■ Stated problem ■
Your task is to extract every line from the material below exactly.

■ Given data ■
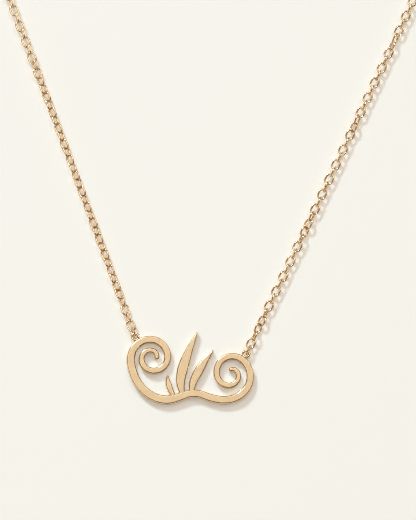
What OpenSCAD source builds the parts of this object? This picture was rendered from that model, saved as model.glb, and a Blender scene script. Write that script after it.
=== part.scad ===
// Nameplate necklace laid open on a table: a scrollwork plate between two
// lengths of fine cable chain, closed at the back by a ring clasp.
// Millimetres, +Z up. The origin is on the back of the plate, which lies on z = 0.

/* [Plate] */
// Width of the scrollwork plate, without its eyelets
plate_w = 16.5; // [14:0.5:22]
// Height of the plate
plate_h = 9.6; // [8.4:0.2:13]
// Thickness of the plate
plate_t = 1.0; // [0.8:0.1:1.8]
// Width of the scroll's stroke at its heaviest
stroke_w = 1.15; // [0.8:0.05:1.3]

/* [Eyelets] */
// Diameter of a plate eyelet, to the middle of its wire
eyelet_d = 0.84; // [0.8:0.02:1.1]
// Wire of a plate eyelet
eyelet_wire = 0.3; // [0.22:0.02:0.32]

/* [Jump rings] */
// Diameter of a jump ring, to the middle of its wire
jump_d = 1.17; // [1.13:0.02:1.5]
// Wire of a jump ring
jump_wire = 0.26; // [0.2:0.02:0.28]

/* [Chain] */
// Outer width of a chain link
link_w = 1.2; // [1.15:0.05:1.5]
// Inner length of a chain link
link_inner = 1.12; // [1:0.02:1.3]
// Wire of a chain link
link_wire = 0.25; // [0.24:0.01:0.32]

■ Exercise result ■
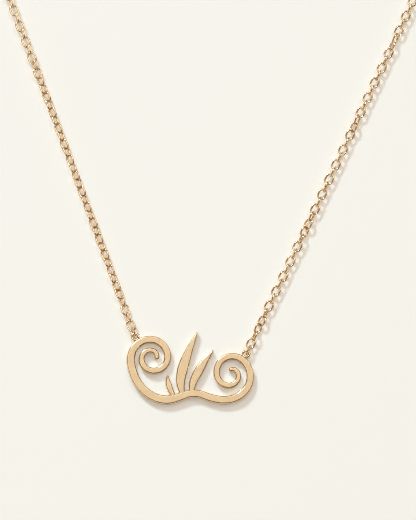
What OpenSCAD source builds the parts of this object? This picture was rendered from that model, saved as model.glb, and a Blender scene script. Write that script after it.
=== part.scad ===
// Nameplate necklace laid open on a table: a scrollwork plate between two
// lengths of fine cable chain, closed at the back by a ring clasp.
// Millimetres, +Z up. The origin is on the back of the plate, which lies on z = 0.

/* [Plate] */
// Width of the scrollwork plate, without its eyelets
plate_w = 16.5; // [14:0.5:22]
// Height of the plate
plate_h = 9.6; // [8.4:0.2:13]
// Thickness of the plate
plate_t = 1.0; // [0.8:0.1:1.8]
// Width of the scroll's stroke at its heaviest
stroke_w = 1.15; // [0.8:0.05:1.3]

/* [Eyelets] */
// Diameter of a plate eyelet, to the middle of its wire
eyelet_d = 0.84; // [0.8:0.02:1.1]
// Wire of a plate eyelet
eyelet_wire = 0.3; // [0.22:0.02:0.32]

/* [Jump rings] */
// Diameter of a jump ring, to the middle of its wire
jump_d = 1.17; // [1.13:0.02:1.5]
// Wire of a jump ring
jump_wire = 0.26; // [0.2:0.02:0.28]

/* [Chain] */
// Outer width of a chain link
link_w = 1.2; // [1.15:0.05:1.5]
// Inner length of a chain link
link_inner = 1.12; // [1:0.02:1.3]
// Wire of a chain link
link_wire = 0.25; // [0.24:0.01:0.32]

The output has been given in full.